The peroneus longus muscle and tendon run behind the outside ankle bone, beneath the cuboid bone and insert underneath the base of the big toe and cuneiform bones. It helps to stabilise the ankle joint and big toe against the ground. 

The calf muscle and Achilles tendon help to lift the heel from the ground towards the end of each step. The calf muscle consists of three muscles - the gastrocnemius, popliteus and soleus. The main muscle, gastrocnemius, attaches just above the knee and can therefore affect both knee and ankle function.

Ligaments and Fascia  
Ligaments join bones with bones. They are extremely tough structures, found around all joints that help control the stability of the joint and guide the direction of movement.

Given the numbers of bones in the foot there are a huge number of ligaments that help to maintain stability. The two main ligaments around the ankle joint are called the anterior talo-fibula and calcaneo-fibula ligaments. These are well-known as they are the ones commonly injured with an ankle strain.

The foot has a unique structure called the plantar fascia. It's rather like a ligament and runs from the bottom of the heel to the ball of the foot. When the heel lifts from the ground, causing the ball of the foot metatarso-phalangeal joints to bend, this places tension in the fascia and helps to stabilise the unique arch structure of the foot. It is not surprising, given the forces that are placed on the foot, that this structure can often become inflamed and painful. The condition is called plantar fasciitis.

Basic Function  

The basic pattern is the same for everyone. Obviously this set of movements occurs in a specific sequence with split second timing. Abnormal function can disrupt the whole mechanism and increase the likelihood of injury in the foot, ankle, knee, leg, hip and back.

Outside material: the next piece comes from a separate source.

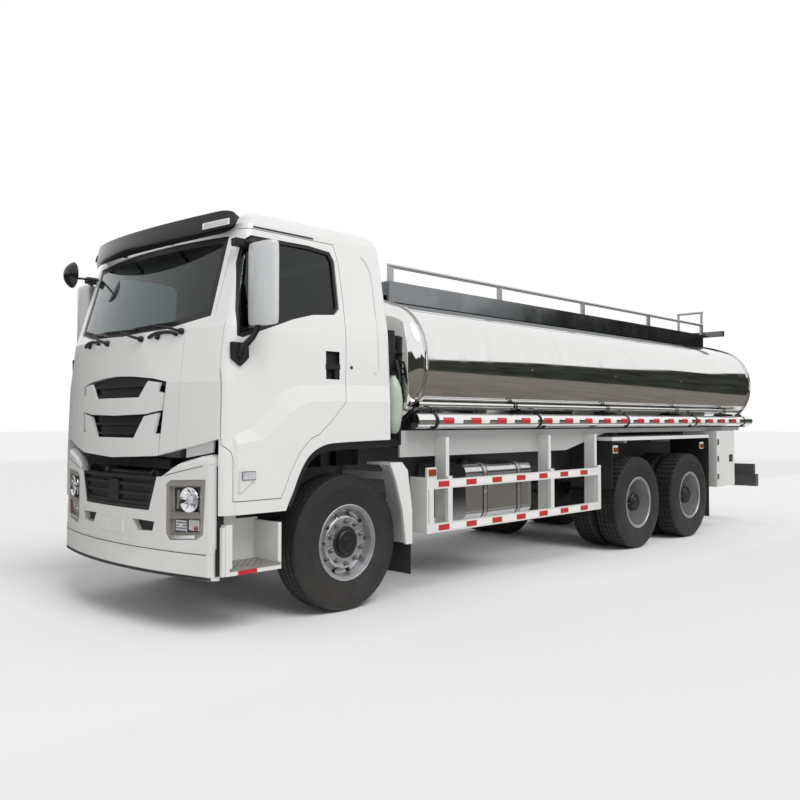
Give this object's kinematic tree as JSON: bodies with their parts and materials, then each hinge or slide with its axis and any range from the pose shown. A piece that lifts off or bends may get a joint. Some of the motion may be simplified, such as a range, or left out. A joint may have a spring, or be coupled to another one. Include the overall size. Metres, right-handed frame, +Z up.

Normally the outside of the back of the heel is the first point of contact. At this point, the heel would be turned to face slightly inwards towards the other leg. As the foot hits the ground and lowers, the heel will roll down due to motion at the joint below the ankle, the sub-talar joint.

This motion is called pronation and is slowed by the tendon towards the back of the ankle, the tibialis posterior tendon. A few degrees of pronation are normal as this helps to absorb shock and also causes the rest of the foot to become mobile and therefore able to adapt to varying surfaces and angles. As the inside forefoot lands, the tendon towards the front of the ankle, the tibialis anterior, controls the motion. The body passes over the foot and the heel begins to rise, then turn inwards again, with a motion called supination. This causes the foot to become rigid so that it is a good lever for pushing off.

This motion is assisted by contraction of the peroneus longus muscle, as it stabilises the big toe against the ground, and tensions the plantar fascia, increasing stability. The calf muscle contracts rapidly, helping lift the heel and push the lower leg into the swing phase of the step.

It is important to appreciate and look after your feet, particularly as they are so important for enjoying activity.